И вот начало закрадываться подозрение, что семена грехов, посеянные во мне моими тюремщиками, проросли в моей же семье. Среди бывших военнопленных с Дальнего Востока бытует мнение, что наши дети ущербны чуть ли не на генетическом уровне. Когда мы, глубокие старики, собираемся вместе, то звучат жалобы: мол, детям по наследству перешли кое-какие странные проблемы. Любопытно отметить, что, по мнению некоторых американских ученых, печально известный «срединный коридор» работорговли вполне мог вызвать настолько невыносимый генетический стресс, что он сказался на прямых потомках рабов. Уж не знаю, сколько здесь от науки, но мы между собой упрямо ворчим об этих вещах, оказавшись между молотом слухов и наковальней сомнений. Ну да бог с ней, с генетикой. А вот пусть кто-нибудь объяснит: какое влияние наши подавляемые фобии могли оказать на психическое благополучие наших детей?
Моя старшая дочь Линда перенесла кровоизлияние в мозг, когда ей было двенадцать. Поначалу врач грешил на простой обморок, но она еще долго не приходила в сознание. У нее отнялась правая рука; хорошо еще, дочь была левшой. Девочке прочили будущее пианистки, уже в десятилетнем возрасте в ней проявился подлинный талант — и вот отныне вплоть до конца жизни ей не придется хоть что-то делать двумя руками.
Затем у Линды была целая серия приступов, несколько раз она оказывалась на пороге смерти, и до самого последнего дня приходилось помнить, что в любую секунду в голове может взорваться маленькая бомба. Дочь сумела пробиться в жизни, стала сотрудником крупной страховой компании, где расследовала подозрительные случаи и мошенничества со страховкой. Ее жизнерадостность, оттеняемая недугом, заставляла друзей забывать о трагедии, но ничто не могло помочь Линде справиться с врожденной анемией. Она умерла в возрасте сорока шести лет.
Младшая дочь родилась в 1957-м.

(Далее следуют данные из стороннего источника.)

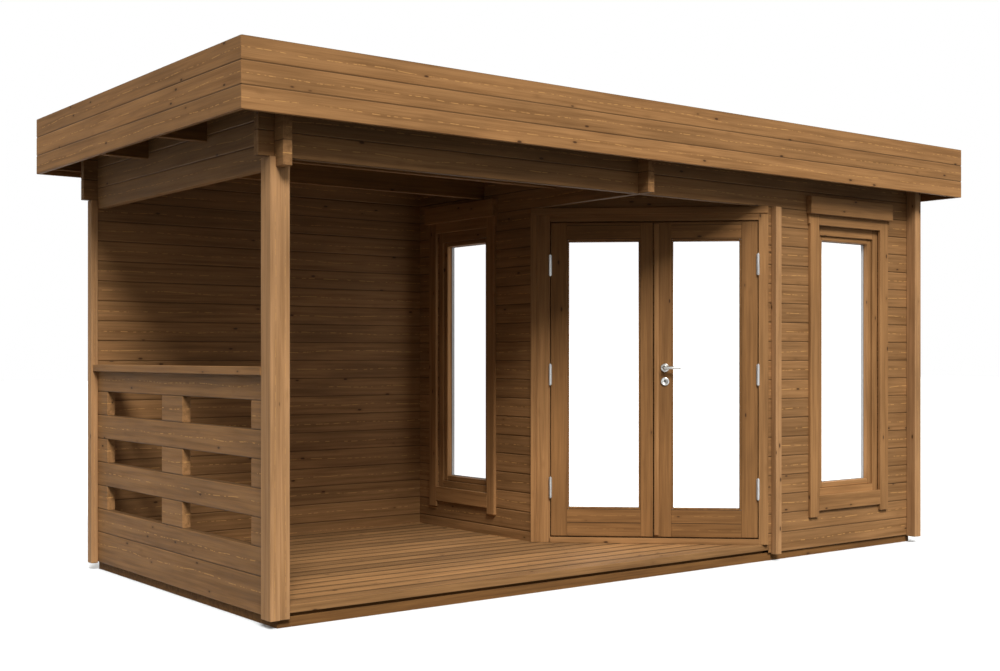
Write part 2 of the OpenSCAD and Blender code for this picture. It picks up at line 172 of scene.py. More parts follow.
def copies(obj: bpy.types.Object, step: Point, count: int) -> list[bpy.types.Object]:
    """Copies a piece in a row, each copy with its own mesh.

    Args:
        obj: The first piece.
        step: The way from one to the next.
        count: How many in all.

    Returns:
        The whole row, with the first piece in front.
    """
    row = [obj]
    for i in range(1, count):
        twin = obj.copy()
        twin.data = obj.data.copy()
        twin.data.transform(Matrix.Translation(Vector(step) * i))
        bpy.context.scene.collection.objects.link(twin)
        row.append(twin)
    return row


def join(name: str, parts: Iterable[bpy.types.Object]) -> bpy.types.Object:
    """Joins pieces into one object of the given name.

    Args:
        name: The object's name.
        parts: The pieces.

    Returns:
        The joined object.
    """
    parts = list(parts)
    deselect_all()
    for part in parts:
        part.select_set(True)
    bpy.context.view_layer.objects.active = parts[0]
    if len(parts) > 1:
        bpy.ops.object.join()
    obj = bpy.context.active_object
    obj.name = name
    obj.data.name = name
    return obj


def put(obj: bpy.types.Object, place: Matrix) -> bpy.types.Object:
    """Moves a piece to its place and leaves that place in its mesh.

    Args:
        obj: The piece.
        place: Where its own axes lie.

    Returns:
        The piece.
    """
    obj.data.transform(place)
    obj.data.update()
    return obj


def merged_copy(node: str) -> bpy.types.Object:
    """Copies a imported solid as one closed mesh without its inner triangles.

    Args:
        node: The solid's name.

    Returns:
        The copy, with no material.
    """
    obj = bpy.data.objects.new(node + "_timber", frame["nodes"][node].data.copy())
    bpy.context.scene.collection.objects.link(obj)
    obj.data.materials.clear()
    pick(obj)
    if obj.data.has_custom_normals:
        bpy.ops.mesh.customdata_custom_splitnormals_clear()
    bpy.ops.object.mode_set(mode="EDIT")
    bpy.ops.mesh.select_all(action="SELECT")
    bpy.ops.mesh.remove_doubles(threshold=0.00002)
    bpy.ops.mesh.dissolve_limited(angle_limit=math.radians(0.5))
    bpy.ops.object.mode_set(mode="OBJECT")
    bpy.ops.object.shade_flat()
    return obj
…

У нее было нормальное, здоровое детство, и она стала успешным врачом-акушером.
Мои частые отлучки из-за разъездных лекций, несомненно, способствовали распаду брака, но он же, этот брак, и являлся их первопричиной. Я хотел быть от жены подальше. В 1970-м оставил семью на полгода, потом вроде как вернулся, однако все было уже не то и не так. В 1981-м я ушел навсегда.